Inside, the spotlight shifts from dates and troop movements to the people who quietly sabotaged genocide. One station dives into the saga of Aristides de Sousa Mendes, the Portuguese consul who defied Salazar to issue transit visas. Another explores Noor Inayat Khan, a Sufi-trained radio operator who fed intelligence to the French Resistance before being executed at Dachau. Their vignettes sit beside accounts of Greek fishermen, Moroccan tradesmen and Balkan priests who smuggled families across borders. Curators insist that courage travelled on forged passports, not along national lines. Video interviews with descendants carry English captions, while archival letters—some singed at the edges—underscore the personal cost of compassion.

Music that survived the camps

When the last panel has been read, the mood shifts from reflection to celebration. The UK ensemble Taybelekh takes the stage for a string of concerts that stitch together Yiddish lullabies, Romanian horas, and Moldovan freylekhs. Between tracks, musicians invite the crowd onto the parquet for guided klezmer circle dances, a first for Porto. Organisers believe the contrast matters: by pairing minor-key clarinet riffs with the stories of those who saved Jewish lives, they seek to show that the cultures Hitler tried to erase remain vibrantly alive. Lyrics appear in Portuguese and English on side screens, and band members pause often to explain the back-story behind each melody, making sure non-Portuguese speakers never feel lost.
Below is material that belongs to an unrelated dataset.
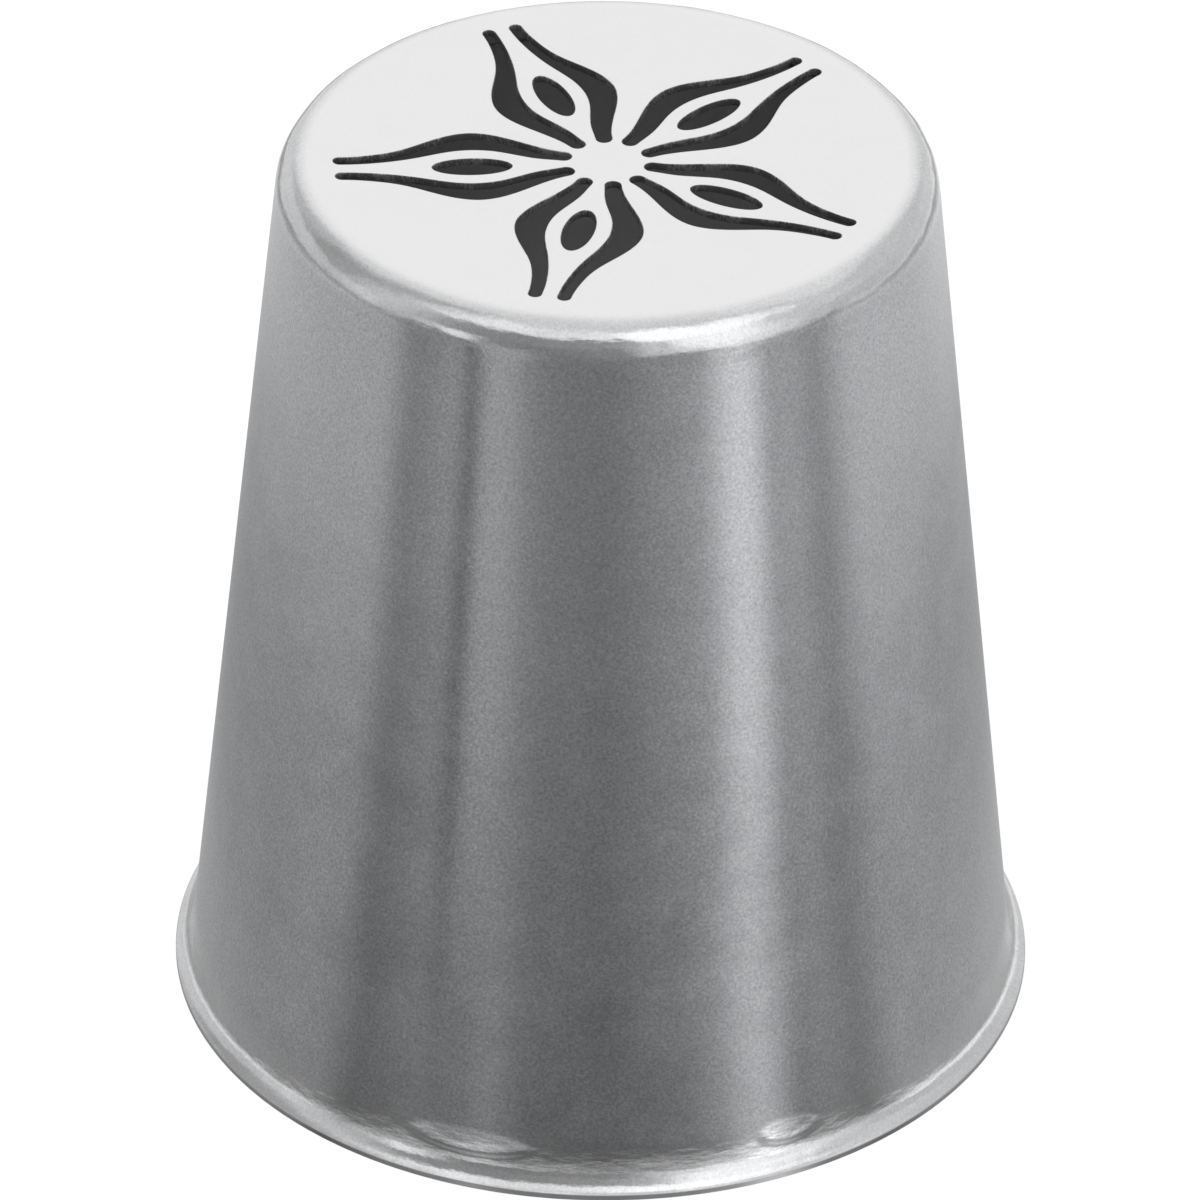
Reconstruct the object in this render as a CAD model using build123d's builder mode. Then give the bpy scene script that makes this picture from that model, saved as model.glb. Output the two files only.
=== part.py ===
from build123d import *

import os
from math import acos, degrees

# A large flower piping nozzle in thin stainless sheet, standing on its wide rim.
# Millimetres, +Z up along the nozzle's axis, origin at the centre of the rim.
# It is pressed, spun and welded from one gauge of sheet: a cap with the flower
# cut through its face, a tapered shell with a flared rim, and the weld between.

# Driving dimensions of the whole nozzle
overall_height = 37.9
base_diameter = 35.0
mouth_diameter = 25.7
sheet = 0.3

# Face and shoulder of the cap
shoulder_radius = 1.5
dish_depth = 0.3
cap_skirt = 0.5

# Weld groove between the cap and the shell
weld_face_width = 0.5
weld_root_width = 0.2
weld_root_crown = 0.1

# Flare at the wide rim: a gentle bend first, then a tight lip, then a ground edge
flare_radius = 6.0
flare_angle = 20
lip_radius = 1.0
lip_angle = 49
ground_band = 0.08

# Flower cut through the face: petals round a small uncut centre
petal_count = 5
petal_direction = 114
centre_land_radius = 1.37
tip_margin = 0.79
petal_half_width = 2.48
slot_root_width = 0.62
slot_tip_width = 0.50
slot_root_tilt = 15
oval_length = 3.12
oval_width = 1.20
cut_overrun = 1.0

# Edges of one slot: share of the slot's length, share of the petal's half width
crest_share = 0.423
slot_end_share = 0.23
outer_edge_shares = (
    (crest_share, 1.000),
    (0.536, 0.885),
    (0.725, 0.508),
    (0.860, 0.372),
)
inner_edge_shares = (
    (0.643, 0.317),
    (0.489, 0.487),
    (0.320, 0.458),
    (0.147, 0.203),
)


def toward(angle):
    """Unit vector at an angle from the radius, in the nozzle's half section."""
    return Vector(1, 0).rotate(Axis.Z, angle)


# The half section is drawn as radius and height. The wall is described by its
# outer face, and every arc's radius then changes with the depth under that face.
base_radius = base_diameter / 2
mouth_corner = Vector(mouth_diameter / 2, overall_height)

rim_height = ground_band + sheet * toward(lip_angle).Y
lip_centre = Vector(base_radius, rim_height) + toward(lip_angle) * lip_radius
flare_centre = lip_centre + toward(flare_angle) * (flare_radius - lip_radius)

# The tapered wall runs from the mouth corner to where it touches the flare's arc
corner_to_flare = flare_centre - mouth_corner
fall_angle = corner_to_flare.get_signed_angle(Vector(1, 0))
taper = degrees(acos(flare_radius / corner_to_flare.length)) - abs(fall_angle)

wall_out = toward(taper)
wall_down = toward(taper - 90)
shoulder_setback = shoulder_radius * (1 - wall_out.Y) / wall_out.X
shoulder_centre = mouth_corner - Vector(shoulder_setback, shoulder_radius)

# The dish is a bowl that touches the shoulder's arc and sinks by the dish depth
dish_radius = (shoulder_centre.X**2 + dish_depth**2) / (2 * dish_depth) - shoulder_radius
dish_centre = Vector(0, overall_height - dish_depth + dish_radius)
dish_to_shoulder = shoulder_centre - dish_centre
dish_sweep = dish_to_shoulder.get_angle(Vector(0, -1))


def on_wall(along, depth):
    """Point on the tapered wall, measured down from the end of the shoulder."""
    return shoulder_centre + wall_out * (shoulder_radius - depth) + wall_down * along


def on_flare(depth):
    """Point where the tapered wall meets the flare, at a depth in the sheet."""
    return flare_centre - wall_out * (flare_radius + depth)


def on_lip(depth):
    """Point where the lip's arc ends at the rim, at a depth in the sheet."""
    return lip_centre - toward(lip_angle) * (lip_radius + depth)


def cap_arcs(depth):
    """Arcs of the dished face and the shoulder, at a depth in the sheet."""
    CenterArc(dish_centre, dish_radius + depth, -90, dish_sweep)
    CenterArc(shoulder_centre, shoulder_radius - depth, taper, 90 + dish_sweep - taper)


def flare_arcs(depth):
    """Arcs of the gentle bend and the tight lip, at a depth in the sheet."""
    CenterArc(flare_centre, flare_radius + depth, 180 + taper, flare_angle - taper)
    CenterArc(lip_centre, lip_radius + depth, 180 + flare_angle, lip_angle - flare_angle)


# A petal is drawn on the +X axis: each slot has a round end at its root and its tip
slot_length = shoulder_centre.X - tip_margin - centre_land_radius
slot_end_offset = slot_end_share * petal_half_width
root_radius = slot_root_width / 2
tip_radius = slot_tip_width / 2
root_centre = Vector(centre_land_radius + root_radius, slot_end_offset)
tip_centre = Vector(centre_land_radius + slot_length - tip_radius, slot_end_offset)


def petal_points(shares):
    """Points of a slot's edge, from its shares of the length and the half width."""
    return [
        (centre_land_radius + slot_length * run, petal_half_width * rise)
        for run, rise in shares
    ]


# The groove is wider at the outer face than at the root
groove_slant = (weld_face_width - weld_root_width) / 2
cap_edge = on_wall(cap_skirt, 0)
cap_root = on_wall(cap_skirt + groove_slant, sheet)
shell_edge = on_wall(cap_skirt + weld_face_width, 0)
shell_root = on_wall(cap_skirt + weld_face_width - groove_slant, sheet)
root_ridge = on_wall(cap_skirt + weld_face_width / 2, sheet + weld_root_crown)

# Face cap: dished face, rounded shoulder and short skirt
with BuildPart() as face_cap:
    with BuildSketch(Plane.XZ):
        with BuildLine():
            cap_arcs(0)
            Line(on_wall(0, 0), cap_edge)
            Line(cap_edge, cap_root)
            Line(cap_root, on_wall(0, sheet))
            cap_arcs(sheet)
            Line(dish_centre - Vector(0, dish_radius + sheet), dish_centre - Vector(0, dish_radius))
        make_face()
    revolve(axis=Axis.Z)

    # One slot lies beside the petal's middle line, and its mirror on the other side
    with BuildSketch(Plane.XY.offset(overall_height - dish_depth - sheet - cut_overrun)):
        with BuildSketch(mode=Mode.PRIVATE) as petal:
            with BuildLine():
                root = CenterArc(root_centre, root_radius, 90 + slot_root_tilt, 180)
                tip = CenterArc(tip_centre, tip_radius, -90, 180)
                Spline(
                    root @ 0,
                    *petal_points(outer_edge_shares),
                    tip @ 1,
                    tangents=[toward(slot_root_tilt), toward(0)],
                )
                Spline(
                    tip @ 0,
                    *petal_points(inner_edge_shares),
                    root @ 1,
                    tangents=[toward(180), toward(180 + slot_root_tilt)],
                )
            make_face()
            mirror(about=Plane.XZ)
            with Locations((centre_land_radius + slot_length * crest_share, 0)):
                Ellipse(oval_length / 2, oval_width / 2)
        with PolarLocations(0, petal_count, start_angle=petal_direction):
            add(petal.sketch)
    extrude(amount=dish_depth + sheet + 2 * cut_overrun, mode=Mode.SUBTRACT)
face_cap.part.label = "face_cap"

# Cone shell: tapered skirt, flared rim, edge ground flat where it stands
with BuildPart() as cone_shell:
    with BuildSketch(Plane.XZ):
        with BuildLine():
            Line(shell_edge, on_flare(0))
            flare_arcs(0)
            Line(on_lip(0), (base_radius, 0))
            Line((base_radius, 0), (on_lip(sheet).X, 0))
            Line((on_lip(sheet).X, 0), on_lip(sheet))
            flare_arcs(sheet)
            Line(on_flare(sheet), shell_root)
            Line(shell_root, shell_edge)
        make_face()
    revolve(axis=Axis.Z)
cone_shell.part.label = "cone_shell"

# Weld bead: fills the groove, flush outside and a little proud inside
with BuildPart() as weld_bead:
    with BuildSketch(Plane.XZ):
        with BuildLine():
            Line(cap_edge, shell_edge)
            Line(shell_edge, shell_root)
            Line(shell_root, root_ridge)
            Line(root_ridge, cap_root)
            Line(cap_root, cap_edge)
        make_face()
    revolve(axis=Axis.Z)
weld_bead.part.label = "weld_bead"

os.makedirs("parts", exist_ok=True)
export_step(face_cap.part, "parts/face_cap.step")
export_step(cone_shell.part, "parts/cone_shell.step")
export_step(weld_bead.part, "parts/weld_bead.step")
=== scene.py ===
# %% [markdown]
# # A flower piping nozzle in thin steel
#
# This nozzle presses a whole flower of cream at once. On the bench it is three
# pieces of one thin sheet: a pressed cap with the flower cut through its face, a
# tapered skirt with a flared rim, and the ring of weld that joins them. The packed
# CAD model gives the frame. Here each piece gets a smoother skin in the same place,
# because steel shows every facet and every scratch in what it mirrors.

# %% Load the frame
import math

import bpy
import numpy as np
from mathutils import Matrix, Vector
from mathutils.geometry import delaunay_2d_cdt


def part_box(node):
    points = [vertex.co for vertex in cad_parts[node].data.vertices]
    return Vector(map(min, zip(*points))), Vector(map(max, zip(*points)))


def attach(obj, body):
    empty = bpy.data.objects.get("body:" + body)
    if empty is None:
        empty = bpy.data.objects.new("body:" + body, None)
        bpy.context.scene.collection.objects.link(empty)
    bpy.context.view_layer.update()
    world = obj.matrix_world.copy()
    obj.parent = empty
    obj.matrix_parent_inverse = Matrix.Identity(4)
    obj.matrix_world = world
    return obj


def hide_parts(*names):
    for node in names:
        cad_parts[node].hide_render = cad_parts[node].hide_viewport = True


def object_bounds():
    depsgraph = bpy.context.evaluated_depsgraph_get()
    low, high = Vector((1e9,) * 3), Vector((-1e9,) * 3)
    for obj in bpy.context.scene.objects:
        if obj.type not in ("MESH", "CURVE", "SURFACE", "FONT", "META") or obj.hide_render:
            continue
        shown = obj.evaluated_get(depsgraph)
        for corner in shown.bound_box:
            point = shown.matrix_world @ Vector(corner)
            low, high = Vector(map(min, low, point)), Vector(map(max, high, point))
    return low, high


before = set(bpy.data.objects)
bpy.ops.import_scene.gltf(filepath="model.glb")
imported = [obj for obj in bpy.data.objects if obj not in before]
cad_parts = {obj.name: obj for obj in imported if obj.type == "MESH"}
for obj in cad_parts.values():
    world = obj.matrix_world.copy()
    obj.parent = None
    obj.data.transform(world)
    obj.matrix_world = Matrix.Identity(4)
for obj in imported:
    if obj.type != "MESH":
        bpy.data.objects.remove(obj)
cad_low, cad_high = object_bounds()
cad_size = [round(side * 1000, 2) for side in cad_high - cad_low]
print("frame:", sorted(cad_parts), "box in mm:", cad_size)

# %% [markdown]
# ## Sizes
#
# Everything is in metres, and `MM` keeps the numbers readable. The overall height
# and the rim's radius come from the frame. The rest are the press's and the
# spinning lathe's own sizes: the gauge of the sheet, its bends, and the flower.

# %% Sizes of the sheet and its bends
MM = 0.001
SHEET = 0.3 * MM
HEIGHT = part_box("face_cap")[1].z
BASE_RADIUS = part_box("cone_shell")[1].x
MOUTH_RADIUS = 12.85 * MM
SHOULDER_RADIUS = 1.5 * MM
DISH_DEPTH = 0.3 * MM
CAP_SKIRT = 0.5 * MM

FLARE_RADIUS = 7.0 * MM
FLARE_ANGLE = 16
LIP_RADIUS = 1.2 * MM
LIP_ANGLE = 62
RIM_EDGE = 0.24 * MM
EDGE_ROUND = 0.03 * MM

WELD_FACE_WIDTH = 0.5 * MM
WELD_ROOT_WIDTH = 0.2 * MM
WELD_ROOT_CROWN = 0.1 * MM

PETALS = 5
PETAL_DIRECTION = 114
FIFTH = 360 / PETALS

# %% [markdown]
# ## The half section
#
# A turned part is fully described by half of its section: a line of points, each
# with a radius and a height. The taper isn't a free choice. The wall has to touch
# the shoulder's arc above and the flare's arc below, and that fixes its angle.


# %% Draw the half section
def toward(angle):
    """Unit vector at an angle in degrees from the radius, in the half section."""
    return Vector((math.cos(math.radians(angle)), math.sin(math.radians(angle))))


def arc(centre, radius, start, sweep, steps):
    """Points along an arc of the half section, both ends included."""
    return [centre + toward(start + sweep * i / steps) * radius for i in range(steps + 1)]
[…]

What expats should know before going

Practicalities come first. Tickets go on sale 1 September through the exhibition’s portal and selected Fnac counters. Prices are expected to mirror museum entry fees—think the ballpark of €10, with concessions for students and over-65s. Wheelchair ramps installed during last year’s renovations remain in place, and the Aliados metro stop is around the corner. November evenings can be damp and chilly, so pack a light waterproof jacket if you plan to join the outdoor dance workshops scheduled for late afternoons on the club’s terrace. The organisers recommend arriving 15 minutes early; security checks were tightened after recent antisemitic graffiti incidents elsewhere in Europe, and luggage storage is limited.

Portugal’s own chapter of courage

Many foreigners file Portugal’s WWII history under “neutral,” but that label hides nuance. Only three Portuguese citizens are recognised by Yad Vashem: Sousa Mendes, diplomat Carlos Sampaio Garrido and Father Joaquim Carreira. Historians at the University of Porto argue the tally is low because the dictatorial Estado Novo kept records sealed for decades. New scholarship on smugglers in Trás-os-Montes may push the number higher. Meanwhile, Sousa Mendes’ 2021 elevation to the National Pantheon signalled a shift in public memory, hinting that the small Atlantic nation is ready to examine its own shadows as well as its triumphs.

Learning ripple effect

The exhibition refuses to end at the exit door. Its website, therighteous.info, offers lesson plans aligned with the Portuguese curriculum, downloadable in five languages. Local international schools have already booked group slots, while the Holocaust Museum of Porto is planning teacher seminars on trauma-informed pedagogy. Interfaith councils—ranging from the Kadoorie Mekor Haim Synagogue to the Central Mosque in Matosinhos—will host round-tables on what solidarity looks like in 2025. For newcomers hunting for ways to plug into civic life, those sessions provide an easy on-ramp. As one curator put it, the real exhibition begins when visitors walk back onto Rua dos Fenianos and decide what kind of neighbours they want to be.